▸ Data block

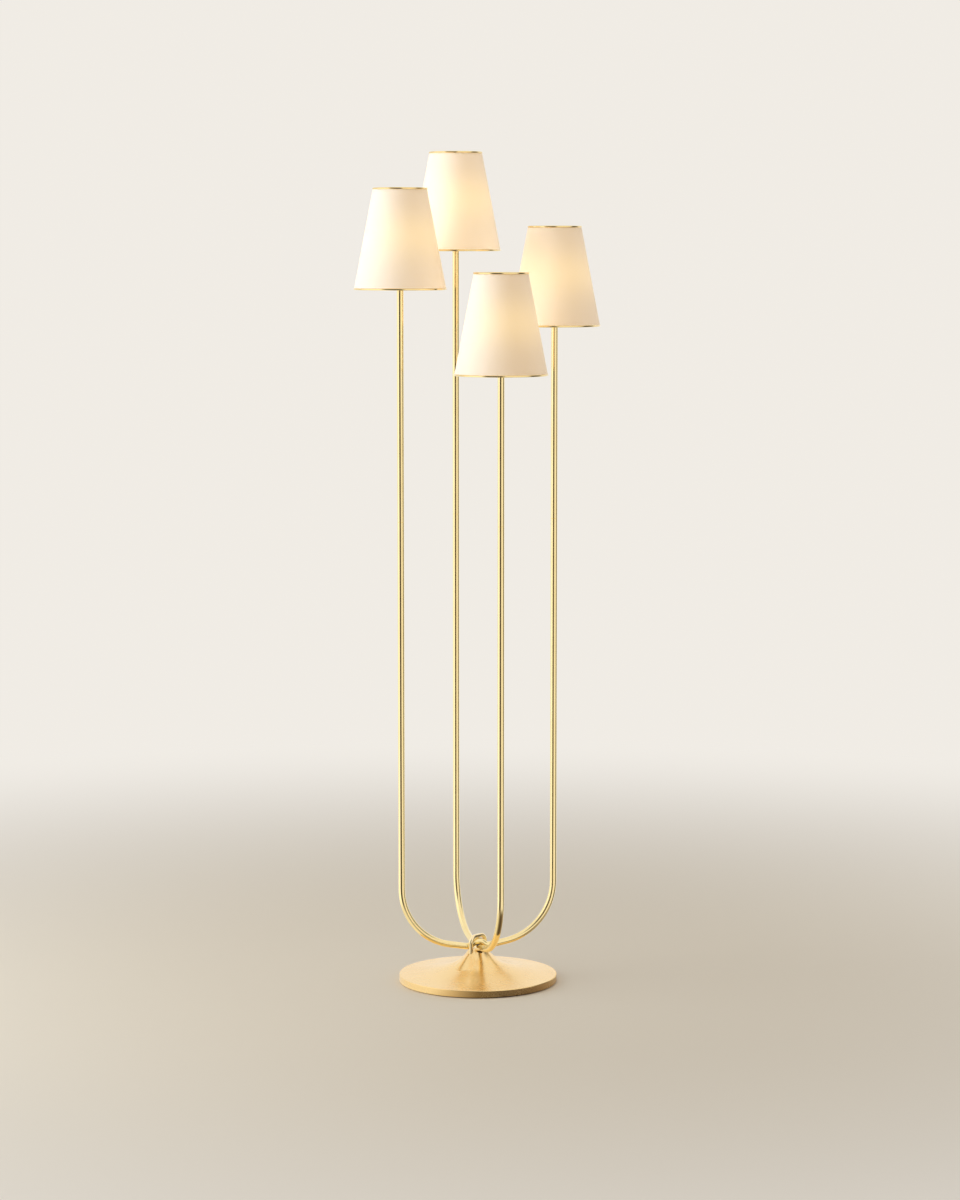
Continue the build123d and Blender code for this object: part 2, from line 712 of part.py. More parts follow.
# Threaded ring that clamps the shade's fitter on the holder, with a gripped edge.
for arm in arms:
    with BuildPart() as retaining_ring:
        with BuildSketch(arm.level(clamp_top)):
            Circle(ring_outer_radius)
            Circle(ring_bore_radius, mode=Mode.SUBTRACT)
            with PolarLocations(ring_outer_radius, ring_grip_count):
                Circle(ring_grip_radius, mode=Mode.SUBTRACT)
        extrude(amount=ring_height)
    save(retaining_ring, f"retaining_ring_{arm.name}")

# Wire fitter: a clamp washer, three sloping arms and a ring inside the shade's lower edge.
for arm in arms:
    ring_height_here = fitter_ring_rise - shade_drop
    wire_reach = (fitter_wire_radius + fitter_clearance) * sqrt(1 + shade_slope ** 2)
    wire_circle = cover_radius(fitter_ring_rise) - shade_thickness - wire_reach
    with BuildPart() as shade_spider:
        with BuildSketch(arm.level(flange_top)):
            Circle(clamp_outer_radius)
            Circle(ring_bore_radius, mode=Mode.SUBTRACT)
        extrude(amount=clamp_thickness)
        with BuildSketch(arm.profile):
            with Locations((wire_circle, ring_height_here)):
                Circle(fitter_wire_radius)
        revolve(axis=arm.axis)
        for turn in range(fitter_arm_count):
            heading = radians(fitter_turn + turn * 360 / fitter_arm_count)
            across = Vector(cos(heading), sin(heading), 0)
            inner = (arm.level(flange_top + clamp_thickness / 2).origin
                     + across * (clamp_outer_radius - clamp_thickness / 2))
            outer = arm.level(ring_height_here).origin + across * wire_circle
            with BuildSketch(Plane(inner, z_dir=outer - inner)):
                Circle(fitter_wire_radius)
            extrude(amount=(outer - inner).length)
    save(shade_spider, f"shade_spider_{arm.name}")

# Tapered fabric cover, bonded to a stiff lining.
for arm in arms:
    with BuildPart() as shade_cover:
        with BuildSketch(arm.profile):
            with BuildLine():
                Polyline(*[(cover_radius(height) - inward, height - shade_drop)
                           for height, inward in ((trim_bite, 0),
                                                  (shade_height - trim_bite, 0),
                                                  (shade_height - trim_bite, shade_thickness),
                                                  (trim_bite, shade_thickness))], close=True)
            make_face()
        revolve(axis=arm.axis)
    save(shade_cover, f"shade_cover_{arm.name}")


def make_trim(arm, height, slot_start, slot_end):
    """Round brass trim on one edge of a shade, slotted for the fabric."""
    with BuildPart() as trim:
        with BuildSketch(arm.profile):
            with Locations((cover_radius(height) - shade_thickness / 2, height - shade_drop)):
                Circle(trim_radius)
            with BuildLine():
                Polyline(*[(cover_radius(level) - inward, level - shade_drop)
                           for level, inward in (
                               (slot_start, -trim_slot_clearance),
                               (slot_end, -trim_slot_clearance),
                               (slot_end, shade_thickness + trim_slot_clearance),
                               (slot_start, shade_thickness + trim_slot_clearance))],
                         close=True)
            make_face(mode=Mode.SUBTRACT)
        revolve(axis=arm.axis)
    return trim


# Brass trims on both edges of each shade.
for arm in arms:
    low_trim = make_trim(arm, trim_low, trim_bite - trim_slot_clearance,
                         2 * trim_radius + trim_slot_excess)
    save(low_trim, f"shade_bottom_trim_{arm.name}")
    high_trim = make_trim(arm, trim_high, shade_height - trim_bite + trim_slot_clearance,
                          shade_height - 2 * trim_radius - trim_slot_excess)
    save(high_trim, f"shade_top_trim_{arm.name}")

# ---------------------------------------------------------------- bulbs

# Frosted glass globe, open at its neck: a full ball and neck, then the same drawn inward
# by the wall and cut away.
for arm in arms:
    with BuildPart() as bulb_glass:
        for shrink, step in ((0, Mode.ADD), (glass_thickness, Mode.SUBTRACT)):
            neck = neck_radius - shrink
            radius = globe_radius - shrink
            with BuildSketch(arm.profile):
                with BuildLine():
                    flank = Spline((neck, cap_top), (radius * sin(globe_join),
                                                     globe_height - radius * cos(globe_join)),
                                   tangents=[(0, 1), (cos(globe_join), sin(globe_join))])
                    ball = ThreePointArc(flank @ 1, (radius, globe_height),
                                         (0, globe_height + radius))
                    Polyline(ball @ 1, (0, cap_top), flank @ 0)
                make_face()
            revolve(axis=arm.axis, mode=step)
    save(bulb_glass, f"bulb_glass_{arm.name}")

# Screw cap of the bulb, with rolled threads and a tip over the centre contact.
for arm in arms:
    with BuildPart() as bulb_cap:
        with BuildSketch(arm.profile):
            with BuildLine():
                Polyline((0, cap_tip), (cap_tip_radius, cap_tip), (cap_radius, cap_shoulder),
                         (cap_radius, cap_top), (cap_radius - cap_wall, cap_top),
                         (cap_radius - cap_wall, cap_shoulder + cap_wall),
                         (0, cap_shoulder + cap_wall), close=True)
            make_face()
        revolve(axis=arm.axis)
        with BuildSketch(arm.profile):
            for turn in range(thread_count):
                with Locations((cap_radius + thread_pitch / 6,
                                cap_shoulder + (turn + 1) * thread_pitch)):
                    Circle(thread_depth + thread_pitch / 6 - cap_wall / 2)
        revolve(axis=arm.axis, mode=Mode.SUBTRACT)
    save(bulb_cap, f"bulb_cap_{arm.name}")

# Glass stem inside the bulb, with two supports and the filament between them.
for arm in arms:
    with BuildPart() as bulb_stem:
        with BuildSketch(arm.level(cap_shoulder + cap_wall)):
            Circle(stem_radius)
        extrude(amount=stem_top - cap_shoulder - cap_wall)
        with BuildLine(arm.profile) as filament:
            ThreePointArc((-support_reach, support_top), (0, support_top + filament_bow),
                          (support_reach, support_top))
        with BuildSketch(Plane(filament.line @ 0, z_dir=filament.line % 0)):
            Circle(support_radius)
        sweep()
        for side in (-1, 1):
            low = arm.profile.from_local_coords((side * stem_radius / 2, stem_top - support_root, 0))
            high = arm.profile.from_local_coords((side * support_reach, support_top, 0))
            with BuildSketch(Plane(low, z_dir=high - low)):
                Circle(support_radius)
            extrude(amount=(high - low).length + support_radius / 2)
    save(bulb_stem, f"bulb_stem_{arm.name}")
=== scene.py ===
"""Looks of a brass tree floor lamp with four fabric shades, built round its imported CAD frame."""

import logging
import math
from dataclasses import dataclass, field
from enum import Enum
from typing import Any, Optional, Union

import bpy
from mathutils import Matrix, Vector

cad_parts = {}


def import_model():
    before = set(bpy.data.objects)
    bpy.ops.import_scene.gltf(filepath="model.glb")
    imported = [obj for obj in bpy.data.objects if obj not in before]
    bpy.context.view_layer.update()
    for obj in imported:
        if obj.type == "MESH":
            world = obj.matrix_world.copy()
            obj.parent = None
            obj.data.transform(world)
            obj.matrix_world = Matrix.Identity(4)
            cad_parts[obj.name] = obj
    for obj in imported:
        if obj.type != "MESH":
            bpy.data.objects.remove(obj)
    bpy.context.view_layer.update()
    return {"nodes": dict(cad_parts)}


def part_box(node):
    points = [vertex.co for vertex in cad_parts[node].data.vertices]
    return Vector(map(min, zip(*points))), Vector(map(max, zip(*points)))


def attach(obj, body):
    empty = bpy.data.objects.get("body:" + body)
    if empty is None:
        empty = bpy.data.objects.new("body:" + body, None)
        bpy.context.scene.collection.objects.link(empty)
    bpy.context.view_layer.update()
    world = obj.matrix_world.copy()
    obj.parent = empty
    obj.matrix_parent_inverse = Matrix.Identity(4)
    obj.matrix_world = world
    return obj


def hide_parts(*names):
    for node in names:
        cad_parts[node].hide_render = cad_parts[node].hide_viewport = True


log = logging.getLogger("lamp")

Colour = tuple[float, float, float]
MM = 0.001


# ------------------------------------------------------------------ shader maths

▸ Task
Starting with the line that contains "obj.parent = None", write out each line through the end of the listing, exactly as it appears, and include nothing else.

▸ Correct output
            obj.parent = None
            obj.data.transform(world)
            obj.matrix_world = Matrix.Identity(4)
            cad_parts[obj.name] = obj
    for obj in imported:
        if obj.type != "MESH":
            bpy.data.objects.remove(obj)
    bpy.context.view_layer.update()
    return {"nodes": dict(cad_parts)}


def part_box(node):
    points = [vertex.co for vertex in cad_parts[node].data.vertices]
    return Vector(map(min, zip(*points))), Vector(map(max, zip(*points)))


def attach(obj, body):
    empty = bpy.data.objects.get("body:" + body)
    if empty is None:
        empty = bpy.data.objects.new("body:" + body, None)
        bpy.context.scene.collection.objects.link(empty)
    bpy.context.view_layer.update()
    world = obj.matrix_world.copy()
    obj.parent = empty
    obj.matrix_parent_inverse = Matrix.Identity(4)
    obj.matrix_world = world
    return obj


def hide_parts(*names):
    for node in names:
        cad_parts[node].hide_render = cad_parts[node].hide_viewport = True


log = logging.getLogger("lamp")

Colour = tuple[float, float, float]
MM = 0.001


# ------------------------------------------------------------------ shader maths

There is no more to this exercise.